[R] Expected number of events, Andersen-Gill model fit via coxph in package survival

Sun Oct 21 01:06:10 CEST 2012

I have a follow-up question (for either Dr. Therneau, or anybody who
might know).

sum(zz) (see below) estimates the number of events for the cohort.
Now, how can I compute a confidence interval for sum(zz)? Or a
standard error?

My obvious choice, square root of the sum of the squares of the
standard errors for zz provided by predict.coxph, turns out to be too
small.

Thank you for any suggestions.

Omar.

On Thu, Oct 11, 2012 at 1:26 PM, Omar De la Cruz C.
<odelacruzc at gmail.com> wrote:
> Thank you, Dr. Therneau, that was very helpful.
>
> Best regards,
>
> Omar.
>
>
> On Mon, Oct 8, 2012 at 9:58 AM, Terry Therneau <therneau at mayo.edu> wrote:
>>
>>> I am interested in producing the expected number of events, in a
>>> recurring events setting. I am using the Andersen-Gill model, as fit
>>> by the function "coxph" in the package "survival."
>>>
>>> I need to produce expected numbers of events for a cohort,
>>> cumulatively, at several fixed times. My ultimate goal is: To fit an
>>> AG model to a reference sample, then use that fitted model to generate
>>> expected numbers of events for a new cohort; then, comparing the
>>> expected vs. the observed numbers of events would give us some idea of
>>> whether the new cohort differs from the reference one.
>>>
>>>> From my reading of the documentation and the text by Therneau and
>>>
>>> Grambsch, it seems that the function "survexp" is what I need.

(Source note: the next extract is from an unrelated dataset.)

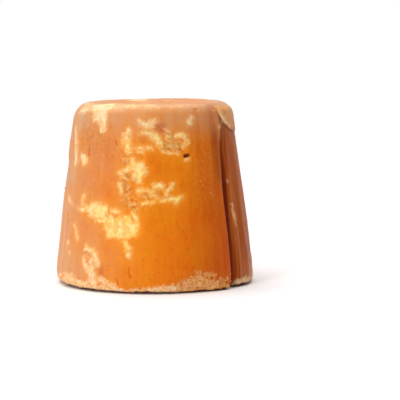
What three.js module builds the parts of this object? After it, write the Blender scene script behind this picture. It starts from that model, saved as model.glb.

But
>>> using it I am not able to obtain expected numbers of events that match
>>> reasonably well the observed numbers *even for the same reference
>>> population.* So, I think I am misunderstanding something quite badly.
>>>
>>
>>  You've hit a common confusion.  Observed versus expected events
>> computations are done on a cumulative hazard scale H, not the surivival
>> scale S; S = exp(-H).  Relating this back to simple Poisson models H(t)
>> would be the expected number of events by time t and S(t) the probability of
>> "no events before time t".  G. Berry (Biometrics 1983) has a classic ane
>> readable article on this (especially if you ignore the proofs).
>>
>>   Using your example:
>>
>>> cphfit <-
>>> coxph(Surv(start,stop,event)~rx+number+size+cluster(id),data=bladder2)
>>> zz <- predict(cphfit, type='expected')
>>> c(sum(zz), sum(bladder2$event))
>> [1] 112 112
>>
>>> tdata <- bladder2[1:10]   #new data set (lazy way)
>>> predict(cphfit, type='expected', newdata=tdata)
>>  [1] 0.0324089 0.3226540 0.4213402 1.0560768 0.6702130 0.2163531 0.6490665
>>  [8] 0.8864808 0.2932915 0.5190647
>>
>>
>>  You can also do this using survexp and the cohort=FALSE argument, which
>> would return S(t) for each subject and we would then use -log(result) to get
>> H.  This is how it was done when I wrote the book, but the newer predict
>> function is easier.
>>
>> Terry Therneau
>>
>>